大学なんてもはや行く意味ない、学歴なんて不要だ、と言われることも多い昨今。コロナ禍で大学授業もリモートになり、リアルな人間関係のない大学生活に高い金を払う意味なんてないと不満を持っている学生さんは多くいることかと思います。

ネットを駆使すれば自分でいくらでも勉強できるのは事実。有名海外大学の授業でさえ受講できると聞きます。

ただ、私はこれからの時代、学歴はより重要になってくると思います。

人間の労働が収益を生み出す機会はどんどん減っています。特に大組織に勤めるサラリーパーソンなんて、自分が収益を生み出している実感なんて皆無ではないでしょうか。間接部門にいる私なんて特にそうです。

でも、そういうもんだと思います。2020年で終戦75年目を迎えます。ありがたいことに先進国は大きな戦争はなく平和です。おかげさまで企業が生み出す有形財、技術、知識などは破壊されることなく維持、アップデートされ、今日の私たちの豊かな生活を提供してくれています。

スマホを始めとしたテクノロジー、ソフトウェアの進化が決定打になったでしょうか。いや、AIが本当の決定打か。単純労働は急速に不要になっています。

世の中、程度の差はあれ大半の人の仕事は単純労働な面があると思います。もちろん自分も含め(一応会計士ですが)。

高学歴で頭が良い(勉強スキルが高い)
=仕事ができて世の中に価値を生んでいる
=高給を得る資格がある

こういうロジックはもう通用しなくなってきたと感じます。

高学歴も低学歴も関係なく、みな等しく人間の労働は世の中に価値を生み出せなくなりつつある。

でも、だからこそ、逆説的ですが学歴が重要になってきます。

というのも、仕事のスキルどうこうよりも、社会が生み出す資源の配分をより多く受けられる立場に身を置くことが肝要で、そのためには高学歴を得て生産性の高い大企業に潜り込むことが一番手っ取り早いからです。

他の条件が同じなら、保守的に学歴が高い人を優先的に採用することは多いでしょう。特に新卒採用では。それを差別どうこういってもしゃーないと思います。

『鬼滅の刃』みたいな圧倒的コンテンツを作って社会に価値を生み出せる人はいいけど、そうじゃない世の中の99%の人は少しでも生産性の高い組織に入って、その組織が生み出す価値のおこぼれを頂くというサバイバル戦略が有効だと思います。

時が経てば経つほど、過去の遺産、仕組みが生み出すキャッシュが多くなり、現役世代の努力のインパクトは小さくなります。
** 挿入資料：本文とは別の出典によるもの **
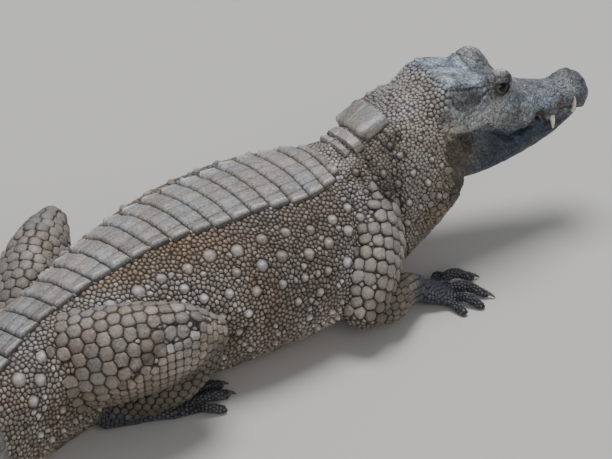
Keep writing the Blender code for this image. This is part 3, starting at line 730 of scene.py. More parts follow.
points, normals = read_both(skin.data)
local = to_skull(points)
folded = mirrored(local)
on_head = fade(local[:, 0], -34, -14) * (folded[:, 1] < 75)
lift = np.zeros(len(points))
for centre, radii, height in HEAD_BUMPS:
    lift += height * bump(folded, centre, radii)
for line, width, depth in HEAD_GROOVES:
    lift -= depth * np.exp(-(off_line(folded, line) / width) ** 2)
far = off_line(folded, MOUTH)
lift += -2.8 * np.exp(-(far / 1.9) ** 2) + 0.9 * np.exp(-((far - 4.6) / 2.2) ** 2)
table = fade(local[:, 0], 0, 6) * (1 - fade(local[:, 0], 50, 60)) * fade(local[:, 2], 51, 55)
lift += table * (0.55 * noise(local, 6.0, 3) + 0.45 * noise(local, 3.0, 4)
                 - 0.8 * np.exp(-(folded[:, 1] / 16) ** 2))
crown = fade(local[:, 2], 20, 34) * fade(local[:, 0], 60, 80)
lift += crown * (0.42 * noise(local, 4.6, 5) + 0.26 * noise(local, 2.6, 6))
brow = bump(folded, (71, 36, 65), (15, 14, 9))
lift += brow * np.sin(local[:, 0] * 1.05 + folded[:, 1] * 0.35 + 2.0 * noise(local, 7.0, 7))
lift += fade(local[:, 0], -5, 10) * (0.4 * noise(local, 7.0, 8) + 0.34 * noise(local, 3.0, 9))
jaw_side = fade(-local[:, 2], 6, 14) * fade(local[:, 0], 0, 20)
lift += jaw_side * (0.4 * noise(local * np.array([0.5, 1, 1]), 4.0, 10))
outward = SKULL_AXES[1] * np.sign(local[:, 1:2])
points = points + normals * (lift * on_head * MM)[:, None]
for centre, radii, push in HEAD_PUSHES:
    share = bump(folded, centre, radii)[:, None] * MM
    points = points + share * (push[0] * SKULL_AXES[0] + push[1] * outward + push[2] * SKULL_AXES[2])
write_points(skin.data, above_floor(points))
print("head forms on", int((on_head > 0).sum()), "points")

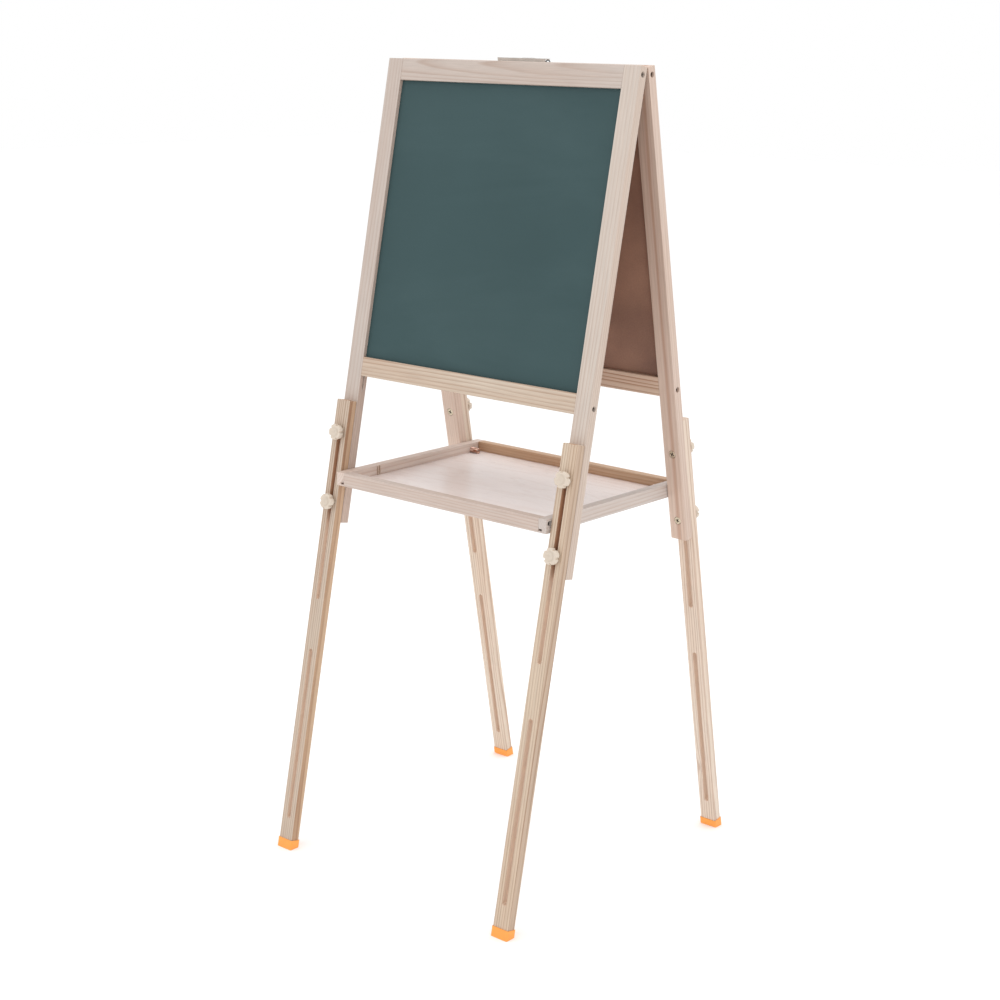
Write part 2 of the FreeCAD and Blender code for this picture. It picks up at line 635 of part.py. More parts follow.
def makeClipBase():
    """Back plate riveted on the rear top rail, with two lugs that carry the pin."""
    plate = block(("-" + clipHalf, clipHalf), ("-(%s + clipPlate)" % panelFace, "-" + panelFace),
                  (clipTop + " - clipHeight", clipTop))
    lugs = []
    for step in (-1, 1):
        lug = sided(step, "clipLug", "clipLug + clipPlate")
        lugs.append(block(lug, (clipPinY, "-" + panelFace),
                          (clipPinZ + " - lugReach", clipPinZ + " + lugReach")))
        lugs.append(rod("lugReach", "clipPlate", (lug[0], clipPinY, clipPinZ), (1, 0, 0)))
    cutters = [rod("clipPinRadius + boltClear", "2 * clipLug + 4 * clipPlate",
                   ("-clipLug - 2 * clipPlate", clipPinY, clipPinZ), (1, 0, 0))]
    for step in (-1, 1):
        at = ("%d * rivetSpread" % step, "cutPast - " + panelFace, drop("rivetDrop"))
        cutters.append(rod("rivetRadius + boltClear", "clipPlate + 2 * cutPast", at, (0, -1, 0)))
    cutters.append(block(("-%s - cutPast" % clipHalf, "-%s + 2 * loopRadius" % clipHalf),
                         ("-(%s + clipPlate + cutPast)" % panelFace, "cutPast - " + panelFace),
                         (clipTop + " - loopStrip - 2 * loopRadius", clipTop + " - loopStrip")))
    subPart("clip_base", cut(fuse([plate] + lugs), cutters), clipFrame())


def makeClipPin():
    pin = rod("clipPinRadius", "2 * clipLug + 4 * clipPlate - 2 * boltClear",
              ("-clipLug - 2 * clipPlate + boltClear", clipPinY, clipPinZ), (1, 0, 0))
    subPart("clip_pin", group([pin]), clipFrame())


def makeClipLever():
    """Lever: a wide jaw that presses on the paper and a thumb tab above the pin."""
    jaw = block(("-" + clipHalf, clipHalf), leverRange, (drop("jawDrop"), clipPinZ + " + lugReach"))
    lip = block(("-" + clipHalf, clipHalf), (leverRange[0], "-(%s + clipPlate + jawClear)" % panelFace),
                (drop("jawDrop"), drop("jawDrop") + " + sheetSteel"))
    tab = block(("-tabWidth / 2", "tabWidth / 2"), leverRange, (clipPinZ, "hingeDrop + tabRise"))
    ears = []
    for step in (-1, 1):
        ear = sided(step, "clipLug - 2 * sheetSteel", "clipLug - sheetSteel")
        ears.append(block(ear, (leverRange[0], clipPinY),
                          (clipPinZ + " - earReach", clipPinZ + " + earReach")))
        ears.append(rod("earReach", "sheetSteel", (ear[0], clipPinY, clipPinZ), (1, 0, 0)))
    bore = rod("clipPinRadius + boltClear", "2 * clipLug", ("-clipLug", clipPinY, clipPinZ), (1, 0, 0))
    subPart("clip_lever", cut(fuse([jaw, lip, tab] + ears), [bore]), clipFrame())


def makeClipSpring():
    """Torsion spring round the pin, as the tube that its coils fill."""
    coil = rod("clipPinRadius + slideGap + springWire", "springLength",
               ("-springLength / 2", clipPinY, clipPinZ), (1, 0, 0))
    core = rod("clipPinRadius + slideGap", "springLength + 2 * cutPast",
               ("-springLength / 2 - cutPast", clipPinY, clipPinZ), (1, 0, 0))
    subPart("clip_spring", cut(coil, [core]), clipFrame())


def makeClipRivets():
    rivets = []
    for step in (-1, 1):
        at = ("%d * rivetSpread" % step, "-(%s + clipPlate)" % panelFace, drop("rivetDrop"))
        head = rod("rivetRadius * 2", "sheetSteel", at, (0, -1, 0))
        rivets.append(fuse([head, rod("rivetRadius", "clipPlate", at, (0, 1, 0))]))
    subPart("clip_rivets", group(rivets), clipFrame())


def makeClipLoop():
    """Dark rubber loop in the notch at the upper corner of the clip's plate."""
    at = ("loopRadius - " + clipHalf, "-" + panelFace, clipTop + " - loopStrip - loopRadius")
    ring = rod("loopRadius", "loopThick", at, (0, -1, 0))
    hole = rod("loopHole", "loopThick + 2 * cutPast", (at[0], at[1] + " + cutPast", at[2]), (0, -1, 0))
    subPart("clip_end_loop", cut(ring, [hole]), clipFrame())


for side in ("front", "rear"):
    for name, worldHand in (("left", -1), ("right", 1)):
        hand = -worldHand if side == "rear" else worldHand
        makeStile(side, name, hand)
        makeLeg(side, name, hand)
        makeFoot(side, name, hand)
        makeLegBolts(side, name, hand)
        for number in range(2):
            makeKnob(side, name, hand, number)
        makeLeaf(side, name)
    makeRail(side, "top", "0", "topRail", True, "topScrewDrop")
    makeRail(side, "bottom", lowerRailDrop, "bottomRail", False, lowerRailDrop + " + lowScrewDrop")
    makeFrameScrews(side)
    makeLeafScrews(side)
makeBoard("front", "chalkboard")
makeBoard("rear", "whiteboard")
for name, hand in (("left", -1), ("right", 1)):
    makeHingePin(name)
    makeSideRail(name, hand)
    makeThumbScrew(name, hand)
makeCrossRail("front", -1)
makeCrossRail("rear", 1)
makeTrayFloor()
makeTrayScrews()
makePivotBolts()
makeInserts()
makeTrayClip()
makeClipBase()
makeClipPin()
makeClipLever()
makeClipSpring()
makeClipRivets()
makeClipLoop()

doc.recompute()
for thing in doc.Objects:
    if "Invalid" in thing.State or "Error" in thing.State:
        raise RuntimeError("%s (%s) failed" % (thing.Name, thing.Label))
for thing in subParts:
    if thing.Shape.isNull() or not thing.Shape.isValid() or not thing.Shape.Solids:
        raise RuntimeError("%s has no valid solid" % thing.Label)
os.makedirs("parts", exist_ok=True)
for thing in subParts:
    thing.Shape.exportStep(os.path.join("parts", thing.Label + ".step"))
print("%d sub-parts, hinge axis at %.2f, tray pivot height %.2f" % (len(subParts), hingeHeight, pivotHeight))
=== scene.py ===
import json
import math

import bmesh
import bpy
from mathutils import Matrix, Vector

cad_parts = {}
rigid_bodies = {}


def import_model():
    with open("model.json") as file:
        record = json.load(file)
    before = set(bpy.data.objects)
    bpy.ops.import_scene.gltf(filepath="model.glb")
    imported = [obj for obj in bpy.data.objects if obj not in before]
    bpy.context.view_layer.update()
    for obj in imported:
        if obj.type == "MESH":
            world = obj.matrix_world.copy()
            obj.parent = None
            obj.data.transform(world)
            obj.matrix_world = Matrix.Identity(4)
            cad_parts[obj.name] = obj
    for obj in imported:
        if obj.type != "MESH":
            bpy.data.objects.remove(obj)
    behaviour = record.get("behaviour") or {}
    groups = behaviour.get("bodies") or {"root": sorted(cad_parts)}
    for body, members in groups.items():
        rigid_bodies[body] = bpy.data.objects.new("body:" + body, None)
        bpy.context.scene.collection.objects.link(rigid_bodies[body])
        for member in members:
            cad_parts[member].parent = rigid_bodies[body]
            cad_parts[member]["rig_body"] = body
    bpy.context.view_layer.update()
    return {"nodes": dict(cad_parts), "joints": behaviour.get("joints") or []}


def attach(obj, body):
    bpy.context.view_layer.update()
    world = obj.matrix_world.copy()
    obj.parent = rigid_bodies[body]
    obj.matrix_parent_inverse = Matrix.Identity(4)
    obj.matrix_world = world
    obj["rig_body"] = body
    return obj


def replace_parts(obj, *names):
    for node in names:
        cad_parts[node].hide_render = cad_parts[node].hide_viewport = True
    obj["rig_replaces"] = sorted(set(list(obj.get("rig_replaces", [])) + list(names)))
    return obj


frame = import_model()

nodes = frame["nodes"]
joints = {j["name"]: j for j in frame["joints"]}
print("stage 1: frame loaded, %d nodes" % len(nodes))

hingePoint = Vector(joints["frame_fold"]["pos_m"])
legLine = Vector(joints["front_leg_left_slide"]["axis"])
lean = math.atan2(legLine.y, legLine.z)


def panelFrame(side):
    # origin on the top hinge, -y out of the panel, +z up the stile
    facing = math.pi if side == "rear" else 0
    turn = Matrix.Rotation(facing, 4, "Z") @ Matrix.Rotation(-lean, 4, "X")
    return Matrix.Translation(hingePoint) @ turn


def frameOf(node):
    if node.startswith("tray") and node != "tray_pivot_bolts":
        return Matrix.Identity(4)
    rear = "rear" in node or node.startswith("clip") or node == "whiteboard"
    return panelFrame("rear" if rear else "front")


def localBox(node):
    # lowest and highest corner of a node in its own panel's frame
    back = frameOf(node).inverted()
    points = [back @ v.co for v in nodes[node].data.vertices]
    low = Vector(min(p[i] for p in points) for i in range(3))
    high = Vector(max(p[i] for p in points) for i in range(3))
    return low, high


def deselectAll():
    bpy.ops.object.select_all(action="DESELECT")


def activate(piece):
    deselectAll()
    piece.select_set(True)
    bpy.context.view_layer.objects.active = piece


def editMode(piece, kind="FACE"):
    activate(piece)
    bpy.ops.object.mode_set(mode="EDIT")
    bpy.ops.mesh.select_mode(type=kind)
    bpy.ops.mesh.select_all(action="DESELECT")


def objectMode():
    bpy.ops.object.mode_set(mode="OBJECT")


def pick(piece, kind, test):
    # selects the faces, edges or vertices that pass the test, and nothing else
    bpy.ops.mesh.select_mode(type=kind)
    bpy.ops.mesh.select_all(action="DESELECT")
    mesh = bmesh.from_edit_mesh(piece.data)
    mesh.normal_update()
    for element in {"FACE": mesh.faces, "EDGE": mesh.edges}[kind]:
        if test(element):
            element.select_set(True)
    mesh.select_flush_mode()
    bmesh.update_edit_mesh(piece.data)


def applyModifier(piece, kind, **values):
    activate(piece)
    bpy.ops.object.modifier_add(type=kind)
    modifier = piece.modifiers[-1]
    for key, value in values.items():
        setattr(modifier, key, value)
    bpy.ops.object.modifier_apply(modifier=modifier.name)


def smooth(piece, degrees=35, weighted=True):
    activate(piece)
    bpy.ops.object.shade_smooth_by_angle(angle=math.radians(degrees), keep_sharp_edges=False)
    if weighted:
        applyModifier(piece, "WEIGHTED_NORMAL", keep_sharp=True)


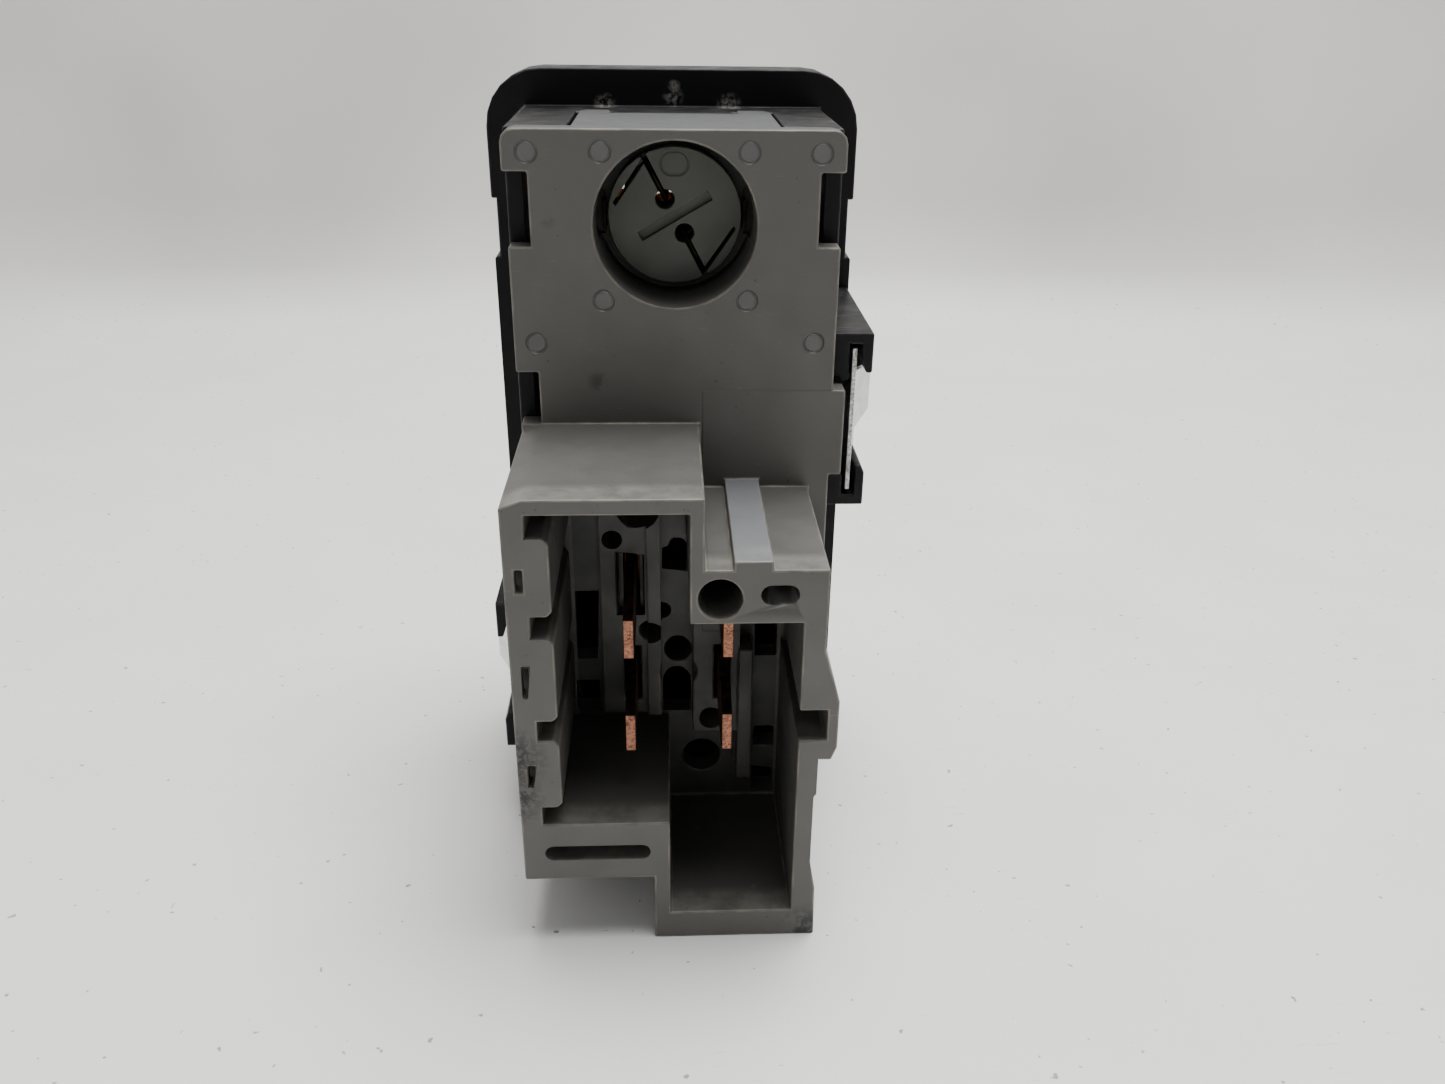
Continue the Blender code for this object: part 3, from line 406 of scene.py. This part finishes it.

それは豊かさの証でもあって、だからこそベーシックインカムやMMTなどの議論も出てくるわけです。

自分が価値を生むことにリソースを振り向けるよりも、社会が半自動で生み出す価値の恩恵を少しでも多く預かるために上手く立ち振る舞うことにリソースを割いた方が、経済的に安定する可能性が高いと思います。

つまらん発想と思われるかもしれませんが、これが現実だというのが今の私の認識です。どんどん社会主義的になっていくのではと。Z世代、ミレニアム世代の多くがリベラル化しているのは偶然ではなく時代の流れです。

リベラル、つまり大きな政府による所得再配分に重きを置くとはいえ、すべての人が不満を持たないように資源を再配分するのは土台無理です。自ら富を掴みに行く努力は必要。その努力の方向性を誤らないことです。

営業利益率15%を超えるような生産性の高い企業の門をくぐれるように勉強して学歴を得ておく。また、そういう優良企業の株を買っておく。こうやって、世の中をグルグル流れる富が、少しでも多く自分の口座に流れ込んでおく状態を作ることが、経済的に豊かに生きる上で必要なことかなと思います。

イーロン・マスクみたいな一部の超天才は自ら新たな価値を生んで金持ちになれますが、私みたいな凡人は、富の配分を少しでも多く受けられる居場所を見つけ、日常生活に不便しない程度の小金を得て、後は自分なりの幸せを見つければいいや~という発想を持ちますね。

非常に意識低い系の発想ですが、これが正直な私の今の価値観です。意識低い系こそ、学歴が必要というのは皮肉なことです。